On 16 October 2017, Dazzler Media released the complete BBC series in a two DVD set entitled Lizzie Dripping The Complete Series One & Two, listed in some sources as Lizzie Dripping & Lizzie Dripping Rides Again (Originally listed by the BBC in 1975 as Lizzie Dripping Again, though the word Again was omitted from the opening title caption of the episodes, which remained in the original series one format of Lizzie Dripping and .........). All nine episodes of the series are included in the set, but the Jackanory Playhouse original episode is not, presumably because it has been wiped.

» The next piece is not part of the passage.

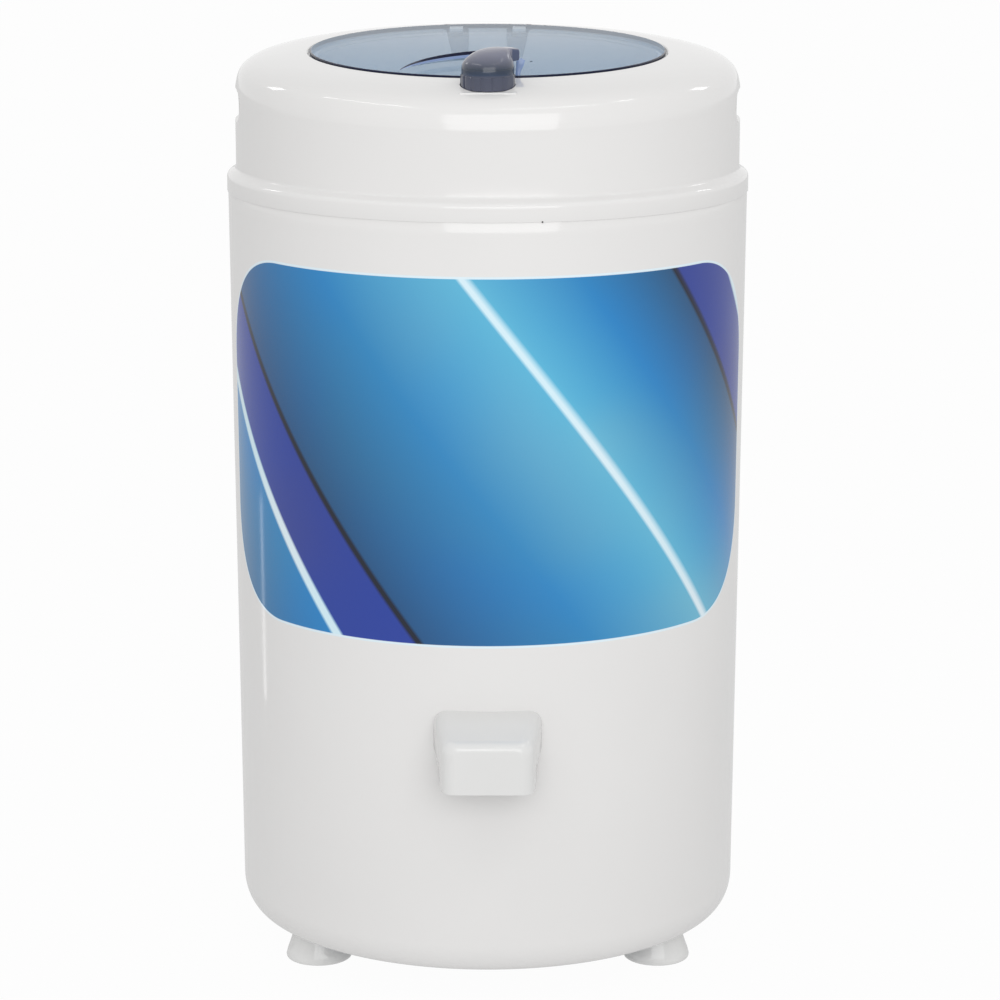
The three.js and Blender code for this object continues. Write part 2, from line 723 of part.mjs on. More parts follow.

While an adaptation of the 1973 series appeared at the conclusion of the broadcast of that series, original Lizzie books have been in continuous publication in the UK since their publication as Jackanory Story Books in 1974. Though most of the publication activity in the years since the television show ended has surrounded republication of work done in 1973 and 1974, there have been occasional new stories, such as 1994's Lizzie Dripping on Holiday. The character made a partial return to television when a set of these stories under the general title Lizzie Dripping and the Witch, was read on Jackanory in 1992 by Patricia Routledge; the previous year Routledge had read Lizzie Dripping by Moonlight on the same programme.

Some of the stories have seen audio release as well. The most notable may be a 2001 BBC Audiobooks "Cover to Cover" recording by Tina Heath called simply, Lizzie Dripping.